Kenya Power reports nationwide blackout after major line collapses


What you need to know:

  • The electricity distributor said the outage, which occurred around 10:45am was caused by a collapsed tower on the Kiambere-Embakasi high voltage transmission line this morning.
  • The firm however assured consumers that repairs on the line are currently underway with a view to restoring power supply soonest possible.

Kenyans on Tuesday endured a third countrywide power blackout in four years, which resulted in financial losses running into millions of shillings as businesses were disrupted.

Kenya Power said the outage on its grid happened after towers supporting a high-voltage power line linking Nairobi to the Kiambere hydroelectric dam collapsed. The monopoly did not publicly disclose what caused the fall of the towers, but insiders said earlier indications pointed to possible vandalism of the installation based at Nairobi’s Imara Daima area.

“It appears this is a case of vandalism, but this is not yet conclusive. The line is near a slum dwelling,” the Kenya Power official said. “Yes, it is an old-line, but it has been very stable at least for the longest time I have been here.”

The outage which was reported around 10.45 am took nearly four hours before being restored to parts of the country after repair works by the Kenya Power engineers.

By 5 pm, the utility said power had been restored to all parts of the country except Kitui, Mwingi and Garissa which it expected to reconnect supply by 6 pm.

Manufacturers, commercial building owners, warehouses, farmers and small businesses such as salons and barbershops largely depend on electricity to operate.

An extended outage usually leads to losses and additional expenses from using generators.

Frequent blackouts due to supply shortfalls — and sometimes because of aging distribution and transmission infrastructure — have forced most businesses and wealthy homes to have standby generators.

“Whenever there’s a fault on one of our major lines, it destabilises the entire network,” the Kenya Power source said.

This is the third major countrywide blackout in recent years.

More than seven million customers were hit by a major early morning outage on May 9, 2020, following a fault on a section of a high-voltage line transmitting electricity to Nairobi from the Olkaria geothermal power plants near Naivasha.

The fault in May 2020, which also affected Uganda since the grids in the two countries are inter-connected, resulted in “power loss on the critical power line thus overloading the other power generators countrywide”.

A similar outage was reported on January 9, 2018, due to a “technical hitch” and also disrupted supply in Uganda.
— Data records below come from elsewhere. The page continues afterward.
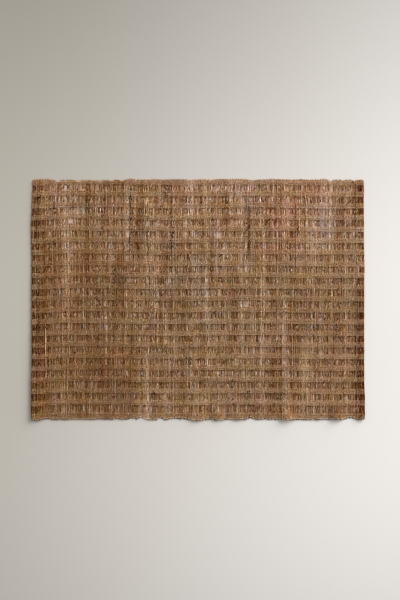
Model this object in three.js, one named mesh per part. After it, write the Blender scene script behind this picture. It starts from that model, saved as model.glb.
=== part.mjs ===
import * as THREE from 'three';
import { mergeVertices } from 'three/addons/utils/BufferGeometryUtils.js';

// A handwoven placemat lying flat on a table, as one solid. All sizes are in millimetres.
// X runs along the woven bands, Y along the bare fibre strips, and Z up out of the face.
// The origin is on the table, under the middle of the mat.

// Driving sizes of the cloth
const MAT_LENGTH = 500; // along the bands, from one hemmed end to the other
const MAT_DEPTH = 360; // across the bands, from selvage to selvage
const BAND_COUNT = 21;
const BAND_PITCH = 17.38;
const BAND_WIDTH = 7.6;
const BACK_BAND_WIDTH = 7.4; // the band along the selvage at +Y
const FRONT_BAND_WIDTH = 10.2; // the band along the selvage at -Y
const STRIP_HEIGHT = 1.4; // top of the bare strips between two bands
const BAND_HEIGHT = 2.3; // top of a woven band
const HEM_WIDTH = 12; // cloth turned under at each end
const HEM_RISE = 0.9; // how much the turned-under layer lifts the face
const HEM_STEP = 1.6; // how far the face slopes down beside the turned-under layer
const BAND_SLOPE = 0.9; // how far each side of a band slants, in plan
const EDGE_INSET = 0.9; // from the outermost line in to the full thickness
const EDGE_LINE = 0.5; // height of the outermost line, as a share of the thickness there

// How closely the surface is divided along X
const FINE_STEP = 5; // along the selvages
const COARSE_STEP = 20; // elsewhere
const WELD = 1e-4; // points nearer than this are one point

// How far the bands wander towards +Y along the mat
const BAND_WANDER = [
  { x: -250, up: -1.3 },
  { x: -233, up: -1.0 },
  { x: -203, up: 1.0 },
  { x: -158, up: 1.05 },
  { x: -113, up: 0.6 },
  { x: -83, up: -0.15 },
  { x: -38, up: -0.7 },
  { x: 7, up: 0 },
  { x: 52, up: 0.35 },
  { x: 97, up: 0.4 },
  { x: 127, up: 0.15 },
  { x: 157, up: -0.75 },
  { x: 217, up: -1.0 },
  { x: 250, up: -0.8 },
];
// Each band also wanders a little on its own.
const OWN_WANDER = { size: 0.35, length: 31, shift: 2.3 };

// Where a selvage stands out (or in, if negative) from its straight line, with half the width of each place
const BACK_EDGE = [
  { x: -232, out: 0.9, half: 16 },
  { x: -211, out: -3.2, half: 7 },
  { x: -181, out: -1.4, half: 9 },
  { x: -148, out: -1.2, half: 6 },
  { x: -131, out: -1.6, half: 6 },
  { x: -114, out: -2.0, half: 6 },
  { x: -101, out: 1.5, half: 9 },
  { x: -66, out: 0.8, half: 9 },
  { x: -11, out: -1.4, half: 6 },
  { x: 20, out: -1.5, half: 6 },
  { x: 60, out: 0.7, half: 26 },
  { x: 83, out: -1.6, half: 10 },
  { x: 112, out: 0.6, half: 9 },
  { x: 201, out: -2.4, half: 6 },
  { x: 220, out: -1.4, half: 5 },
  { x: 236, out: -1.9, half: 5 },
  { x: -157, out: -0.8, half: 55 },
  { x: 25, out: 0.6, half: 110 },
  { x: 122, out: 0.4, half: 30 },
  { x: 155, out: 0.7, half: 9 },
  { x: 190, out: 1.1, half: 8 },
  { x: 242, out: -0.5, half: 9 },
];
const FRONT_EDGE = [
  { x: -242, out: 1.1, half: 12 },
  { x: -226, out: -1.5, half: 9 },
  { x: -213, out: 0.4, half: 13 },
  { x: -197, out: 0.6, half: 9 },
  { x: -185, out: -0.5, half: 9 },
  { x: -148, out: -1.1, half: 7 },
  { x: -136, out: -0.5, half: 9 },
  { x: -122, out: -1.2, half: 9 },
  { x: -99, out: -2.1, half: 10 },
  { x: -85, out: -3.4, half: 8 },
  { x: -66, out: 0.7, half: 12 },
  { x: -56, out: -2.7, half: 7 },
  { x: -34, out: -1.8, half: 13 },
  { x: -18, out: -1.0, half: 9 },
  { x: 0, out: 2.2, half: 17 },
  { x: 34, out: 1.4, half: 12 },
  { x: 58, out: 0.8, half: 12 },
  { x: 79, out: -2.8, half: 8 },
  { x: 101, out: -0.6, half: 12 },
  { x: 131, out: 0.9, half: 12 },
  { x: 163, out: 0.4, half: 20 },
  { x: 175, out: 0.9, half: 9 },
  { x: 203, out: -0.5, half: 12 },
  { x: 228, out: -2.6, half: 13 },
  { x: 244, out: 0.8, half: 8 },
];
// How far each hemmed end stands out from its straight line
const LEFT_END = [
  { y: -180, out: -0.3 },
  { y: -172, out: 0.1 },
  { y: -122, out: 0 },
  { y: -106, out: -0.8 },
  { y: -50, out: -0.8 },
  { y: 10, out: -0.5 },
  { y: 60, out: -0.7 },
  { y: 96, out: 0.1 },
  { y: 114, out: 0.1 },
  { y: 132, out: -0.9 },
  { y: 172, out: -2.3 },
  { y: 180, out: -2.9 },
];
const RIGHT_END = [
  { y: -180, out: 0.5 },
  { y: -172, out: 1.2 },
  { y: -145, out: 1.0 },
  { y: -125, out: 0.1 },
  { y: 60, out: 0 },
  { y: 75, out: -0.3 },
  { y: 173, out: -0.7 },
  { y: 180, out: -1.6 },
];

// Places where the selvage at -Y stands off the table
const LIFTS = [
  { x: -2, height: 2.3, half: 20 },
  { x: 30, height: 2.4, half: 15 },
  { x: 62, height: 1.8, half: 16 },
  { x: 134, height: 6.5, half: 17 },
  { x: 183, height: 1.0, half: 12 },
  { x: 208, height: 5.4, half: 14 },
  { x: 247, height: 2.6, half: 9 },
];
// How far the hemmed end at -X stands off the table
const LEFT_LIFT = [
  { y: -180, height: 3.0 },
  { y: -110, height: 2.6 },
  { y: -40, height: 1.2 },
  { y: 60, height: 0 },
];
const LIFT_REACH = 26; // how far in from the edge a lift dies out

const DARK_TAN = 0x8b6a4c;
const DRY_FIBRE_ROUGHNESS = 0.85;

const backLine = MAT_DEPTH / 2;
const frontLine = -MAT_DEPTH / 2;
const endLine = MAT_LENGTH / 2;

// The value between two rows of a table, along the column named by key
function between(table, key, value, at) {
  if (at <= table[0][key]) return table[0][value];
  for (let i = 1; i < table.length; i += 1) {
    const a = table[i - 1];
    const b = table[i];
    if (at <= b[key]) return THREE.MathUtils.lerp(a[value], b[value], (at - a[key]) / (b[key] - a[key]));
  }
  return table[table.length - 1][value];
}

// A soft bump: 1 in the middle, and 0 from one half width on
function bump(distance, half) {
  const share = Math.min(1, Math.abs(distance) / half);
  return 0.5 + 0.5 * Math.cos(Math.PI * share);
}

const sumOfBumps = (table, value, x) =>
  table.reduce((sum, place) => sum + place[value] * bump(x - place.x, place.half), 0);

function wander(x, band) {
  const own = OWN_WANDER.size * Math.sin(x / OWN_WANDER.length + band * OWN_WANDER.shift);
  return between(BAND_WANDER, 'x', 'up', x) + own;
}

function lift(x, y) {
  const inFromFront = Math.max(0, y - frontLine);
  const inFromLeft = Math.max(0, x + endLine);
  const front = sumOfBumps(LIFTS, 'height', x) * bump(inFromFront, LIFT_REACH);
  const left = between(LEFT_LIFT, 'y', 'height', y) * bump(inFromLeft, LIFT_REACH);
  return front + left;
}

// 1 over the turned-under layer at each end, sloping to 0 beside it
function hemShare(x) {
  const inFromHem = endLine - HEM_WIDTH - Math.abs(x);
  return 1 - THREE.MathUtils.clamp(inFromHem / HEM_STEP, 0, 1);
}

// Columns across the inside of the mat, between the two ends
function columns(step) {
  const hemStart = endLine - HEM_WIDTH;
  const inner = hemStart - HEM_STEP;
  const count = Math.round((2 * inner) / step);
  const found = [-hemStart];
  for (let i = 0; i <= count; i += 1) found.push(-inner + (2 * inner * i) / count);
  found.push(hemStart);
  return found;
}
const fineColumns = columns(FINE_STEP);
const coarseColumns = columns(COARSE_STEP);

// One line of points from the left end to the right end
// lineY gives y at an x, and height gives z above the lift
function lineOfPoints({ lineY, height, fine, inset = 0 }) {
  const middle = lineY(0);
  const left = -endLine - between(LEFT_END, 'y', 'out', middle) + inset;
  const right = endLine + between(RIGHT_END, 'y', 'out', middle) - inset;
  const xs = [left, ...(fine ? fineColumns : coarseColumns), right];
  return xs.map((x) => {
    const y = lineY(x);
    return new THREE.Vector3(x, y, height(x) + lift(x, y));
  });
}

const faceHeight = (base) => (x) => base + HEM_RISE * hemShare(x);

// A row of the face: the surface points, with the outermost line of the mat at both ends
function faceRow({ lineY, base, fine }) {
  const outer = lineOfPoints({ lineY, height: (x) => EDGE_LINE * faceHeight(base)(x), fine });
  const inner = lineOfPoints({ lineY, height: faceHeight(base), fine, inset: EDGE_INSET });
  return [outer[0], ...inner, outer[outer.length - 1]];
}

// The outermost line along a selvage, at part of the thickness
function selvageLine(lineY) {
  const height = (x) => EDGE_LINE * faceHeight(BAND_HEIGHT)(x);
  const outer = lineOfPoints({ lineY, height, fine: true });
  const inner = lineOfPoints({ lineY, height, fine: true, inset: EDGE_INSET });
  return [outer[0], ...inner, outer[outer.length - 1]];
}

const frontEdgeY = (x) => frontLine - sumOfBumps(FRONT_EDGE, 'out', x);
const backEdgeY = (x) => backLine + sumOfBumps(BACK_EDGE, 'out', x);

// The two long edges of a band, counted from the one at +Y
function bandEdges(band) {
  const low = backLine - BACK_BAND_WIDTH - band * BAND_PITCH;
  if (band === 0) return { low, high: backLine };
  if (band === BAND_COUNT - 1) return { low: frontLine, high: frontLine + FRONT_BAND_WIDTH };
  return { low, high: low + BAND_WIDTH };
}

// All rows of the face, from the selvage at -Y to the one at +Y
function faceRows() {
  const rows = [];
  const half = BAND_SLOPE / 2;
  const addRow = (band, y, base) => {
    const fine = y < frontLine + LIFT_REACH;
    rows.push(faceRow({ lineY: (x) => y + wander(x, band), base, fine }));
  };
  rows.push(selvageLine(frontEdgeY));
  rows.push(faceRow({ lineY: (x) => frontEdgeY(x) + EDGE_INSET, base: BAND_HEIGHT, fine: true }));
  for (let band = BAND_COUNT - 1; band >= 0; band -= 1) {
    const { low, high } = bandEdges(band);
    if (band < BAND_COUNT - 1) {
      addRow(band, low - half, STRIP_HEIGHT);
      addRow(band, low + half, BAND_HEIGHT);
    }
    if (band > 0) {
      addRow(band, high - half, BAND_HEIGHT);
      addRow(band, high + half, STRIP_HEIGHT);
    }
  }
  rows.push(faceRow({ lineY: (x) => backEdgeY(x) - EDGE_INSET, base: BAND_HEIGHT, fine: true }));
  rows.push(selvageLine(backEdgeY));
  return rows;
}

// Rows of the underside, which is flat on the table but for the lifts
function undersideRows() {
  const onTable = () => 0;
  const row = (lineY, fine) => lineOfPoints({ lineY, height: onTable, fine, inset: EDGE_INSET });
  return [
    row((x) => frontEdgeY(x) + EDGE_INSET, true),
    row(() => frontLine + LIFT_REACH / 3, true),
    row(() => frontLine + (2 * LIFT_REACH) / 3, true),
    row(() => frontLine + LIFT_REACH, false),
    ...LEFT_LIFT.slice(1).map((place) => row(() => place.y, false)),
    row(() => backLine - LIFT_REACH, false),
    row((x) => backEdgeY(x) - EDGE_INSET, true),
  ];
}

// Triangles between two lines of points that run the same way, which may have different counts
// The side that faces out is the one from which line b lies to the left of line a.
function bridge(triangles, a, b, key) {
  let i = 0;
  let j = 0;
  while (i < a.length - 1 || j < b.length - 1) {
    const stepA = j === b.length - 1 || (i < a.length - 1 && a[i + 1][key] <= b[j + 1][key]);
    if (stepA) {
      triangles.push(a[i], a[i + 1], b[j]);
      i += 1;
    } else {
      triangles.push(a[i], b[j + 1], b[j]);
      j += 1;
    }
  }
}

function matGeometry() {
  const face = faceRows();
  const underside = undersideRows();
  const firsts = (rows) => rows.map((row) => row[0]);
  const lasts = (rows) => rows.map((row) => row[row.length - 1]);
  const triangles = [];
  for (let i = 1; i < face.length; i += 1) bridge(triangles, face[i - 1], face[i], 'x');
  for (let i = 1; i < underside.length; i += 1) bridge(triangles, underside[i], underside[i - 1], 'x');
  bridge(triangles, underside[0], face[0], 'x');
  bridge(triangles, face[face.length - 1], underside[underside.length - 1], 'x');
  bridge(triangles, firsts(face), firsts(underside), 'y');
  bridge(triangles, lasts(underside), lasts(face), 'y');

  const loose = new THREE.BufferGeometry().setFromPoints(triangles);
  const welded = mergeVertices(loose, WELD);
  welded.computeBoundingBox();
  const middle = welded.boundingBox.getCenter(new THREE.Vector3());
  welded.translate(-middle.x, -middle.y, 0);
  welded.computeVertexNormals();
  return welded;
}

const mat = new THREE.Mesh(
  matGeometry(),
  new THREE.MeshStandardMaterial({ color: DARK_TAN, roughness: DRY_FIBRE_ROUGHNESS, metalness: 0 })
);
mat.name = 'mat';

const placemat = new THREE.Group();
placemat.add(mat);

export default placemat;
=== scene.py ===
import math

import bpy
import numpy as np
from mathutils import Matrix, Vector


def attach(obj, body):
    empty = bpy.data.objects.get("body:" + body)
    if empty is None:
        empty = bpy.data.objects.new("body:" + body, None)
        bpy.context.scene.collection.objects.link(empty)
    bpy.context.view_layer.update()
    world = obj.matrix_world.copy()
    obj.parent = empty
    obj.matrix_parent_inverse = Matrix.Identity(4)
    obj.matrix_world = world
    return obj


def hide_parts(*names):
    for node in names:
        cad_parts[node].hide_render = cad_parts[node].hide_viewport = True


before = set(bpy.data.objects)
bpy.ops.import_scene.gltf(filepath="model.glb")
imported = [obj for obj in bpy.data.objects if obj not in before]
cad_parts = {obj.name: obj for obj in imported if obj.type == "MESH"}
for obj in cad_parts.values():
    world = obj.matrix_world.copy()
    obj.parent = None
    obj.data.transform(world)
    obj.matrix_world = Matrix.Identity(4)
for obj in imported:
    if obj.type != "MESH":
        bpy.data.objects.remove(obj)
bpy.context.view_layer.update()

# A handwoven placemat of raw plant fibre. X runs along the woven bands, Y along the bare strips.
# The strips are one long weft that turns back at both selvages, and fine threads bind them in bands.
# The cloth is laid out flat by s, its distance across from the middle, and then turned under at both ends.
MM = 0.001
SEED = 7

# The same driving sizes as the solid
MAT_LENGTH = 500 * MM
MAT_DEPTH = 360 * MM
BAND_COUNT = 21
BAND_PITCH = 17.38 * MM
BAND_WIDTH = 7.6 * MM
BACK_BAND_WIDTH = 7.4 * MM
FRONT_BAND_WIDTH = 10.2 * MM
BAND_HEIGHT = 2.3 * MM
HEM_WIDTH = 12 * MM
HEM_RISE = 0.9 * MM
LIFT_REACH = 26 * MM

BACK_LINE = MAT_DEPTH / 2
FRONT_LINE = -MAT_DEPTH / 2
END_LINE = MAT_LENGTH / 2

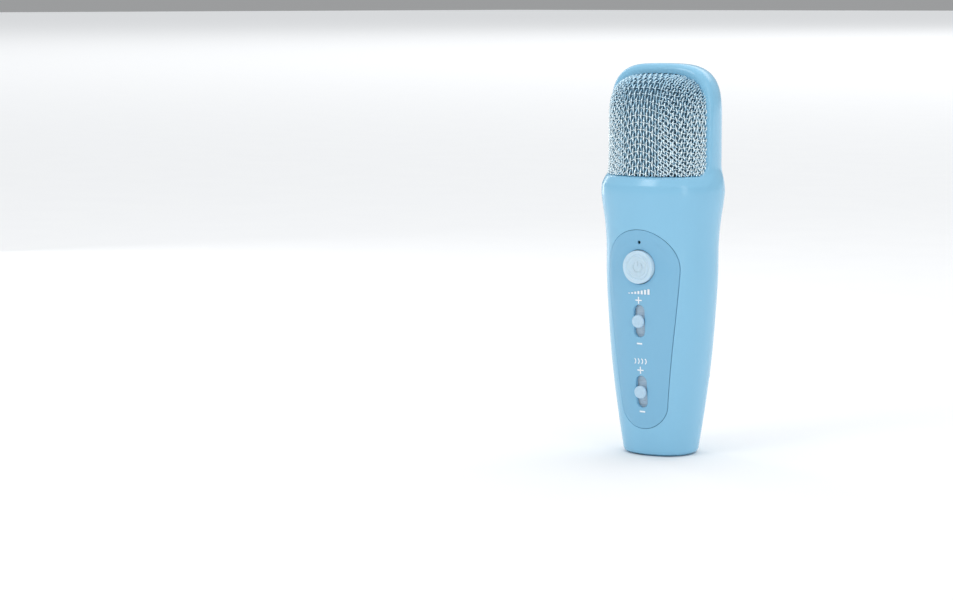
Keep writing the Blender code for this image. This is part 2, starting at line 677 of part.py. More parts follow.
def route_point(points, t):
    """A point of the smooth curve through the route's own points."""
    index = min(int(t), len(points) - 2)
    share = t - index
    a = Vector(points[max(index - 1, 0)])
    b = Vector(points[index])
    c = Vector(points[index + 1])
    d = Vector(points[min(index + 2, len(points) - 1)])
    return 0.5 * (2 * b + (c - a) * share + (2 * a - 5 * b + 4 * c - d) * share ** 2
                  + (3 * b - a - 3 * c + d) * share ** 3)


def leads():
    """The capsule's lead down to the board, and the battery's."""
    radius = 0.6 * MM
    back = board_back_y(93 * MM)
    lead("capsule_lead", [(0.0, 4.0 * MM, CAPSULE_Z), (0.0, 7.0 * MM, CAPSULE_Z - 5 * MM),
                          (0.0, 7.0 * MM, 112 * MM), (0.0, 3.0 * MM, 103 * MM),
                          (-3.0 * MM, back + 4 * MM, 97 * MM), (-4.0 * MM, back + 1.2 * MM, 92 * MM)],
         radius)
    z = VOLUME_Z - 24.5 * MM
    plug = board_back_y(z) + 3.6 * MM
    lead("battery_lead", [(0.0, BATTERY_CENTRE.y, 38.3 * MM), (0.0, BATTERY_CENTRE.y, 33 * MM),
                          (0.0, -1.0 * MM, z), (0.0, plug + 0.6 * MM, z)], radius)


def board_back_y(z):
    """The circuit board's back face at a height."""
    slope = (z - VOLUME_Z) * math.tan(BOARD_LEAN)
    return front_y(VOLUME_Z) - slope + (BOARD_DEPTH + BOARD_THICKNESS) / math.cos(BOARD_LEAN)


CAVITY = body("cavity", wall, WALL_HANDLE)
MID_WALL = body("mid_wall", lambda z: wall(z) / 2, WALL_HANDLE / 2)

front_housing()
rear_housing()
casing_screws()
head_pieces()
control_panel()
power_button()
slider("volume", VOLUME_Z)
slider("echo", ECHO_Z)
electronics()
leads()
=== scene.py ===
"""Looks of the toy microphone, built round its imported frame.

The casing, the panel, the grille and the foam all follow one surface: soft elliptic
sections whose half width changes with height, closed by a rounded crown.
"""
from math import atan, atan2, copysign, cos, hypot, pi, radians, sin, sqrt, tan

import bmesh
import bpy
import numpy as np
from mathutils import Matrix, Vector
from mathutils.geometry import delaunay_2d_cdt


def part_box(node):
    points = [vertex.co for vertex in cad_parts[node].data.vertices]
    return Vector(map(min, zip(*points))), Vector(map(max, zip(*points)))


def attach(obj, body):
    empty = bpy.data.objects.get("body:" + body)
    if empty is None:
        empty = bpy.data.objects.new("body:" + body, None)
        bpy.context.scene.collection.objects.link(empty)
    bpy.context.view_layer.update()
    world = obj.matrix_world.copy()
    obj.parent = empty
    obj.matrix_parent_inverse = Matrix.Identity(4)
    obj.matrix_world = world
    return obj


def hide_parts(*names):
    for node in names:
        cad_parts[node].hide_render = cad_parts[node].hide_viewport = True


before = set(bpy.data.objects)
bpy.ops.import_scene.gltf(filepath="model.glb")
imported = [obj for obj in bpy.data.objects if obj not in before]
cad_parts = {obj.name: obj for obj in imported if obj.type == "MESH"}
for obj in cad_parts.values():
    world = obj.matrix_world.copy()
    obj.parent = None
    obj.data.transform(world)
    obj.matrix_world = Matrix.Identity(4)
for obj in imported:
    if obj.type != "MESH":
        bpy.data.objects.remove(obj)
bpy.context.view_layer.update()
MM = 0.001
TINY = 1e-6
SHARP_ANGLE = 38                    # degrees; steeper edges stay sharp
FAR = 40 * MM                       # further than any point of the crown from its foot


# ---- sizes, read from the frame where it holds them ----------------------------
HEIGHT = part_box("front_housing")[1].z
DEPTH_RATIO = 0.88
SQUARENESS = 0.032                  # how far a section swells past an ellipse at 45 degrees
# (height, half width) of the casing, in mm, from the base to the foot of the crown
FLANK = [(0.0, 14.3), (12.0, 16.2), (25.0, 18.0), (38.0, 19.5), (52.0, 20.6), (68.0, 21.5),
         (82.0, 21.7), (91.0, 22.5), (97.0, 23.4), (101.5, 23.8), (105.5, 23.4),
         (110.0, 22.45), (116.0, 22.35), (126.0, 22.35)]
CROWN_START = 126.0 * MM
CROWN_POWER = 3.5
BASE_FILLET = 1.8 * MM
WALL_HANDLE = 2.2 * MM
WALL_HEAD = 1.2 * MM
PARTING_Y = 7.2 * MM
PARTING_SLOPE = tan(radians(1.9))
GAP = 0.3 * MM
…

Tuesday’s blackout came barely two weeks after the state-controlled utility firm and Kenya Electricity Transmission Company restored power transmission from 310.25-megawatt Lake Turkana Wind Power (LTWP) on Loiyangalani line to the Suswa substation which had collapsed in December.

This had resulted in power rationing in some parts of the country, including Nairobi, during peak hours from 7 pm to 9.30 pm.

The latest data, however, suggests the frequency and longevity of blackouts have fallen in recent years.

For example, the average time customers were cut off power supply — technically referred to as Customer Average Interruption Duration Index (CAIDI) — dropped to 4.03 hours in the year ended June 2021 compared with 4.52 hours in the prior year.

“By expeditiously addressing network outages and improving our system reliability in general, we managed to improve our sales by 34GWh, which is approximately Sh360 million in revenues,” Kenya Power wrote an annual report for the period through June 2021.

The blackout came at a time the Energy and Petroleum Regulatory Authority (Epra) is seeking to compel electricity utilities to compensate consumers for financial losses, equipment damage, physical injuries and death due to power outages.

Currently, Kenya Power compensates for injuries and damaged kits but does not pay for financial loss as a result of being cut off the electricity supply.

The draft regulations will see Kenya adopt the model in most European countries that require utilities to compensate users whose homes and businesses are cut off from power for prolonged periods if they become law.

In 2015, the government rejected a proposed law that required Kenya Power to compensate businesses whose power is cut off for more than three hours within a day.

The Bill, which had been sponsored by Mvita MP Abdulswamad Nassir, had proposed that Kenya Power include the compensation in power bills and use it to offset future electricity costs.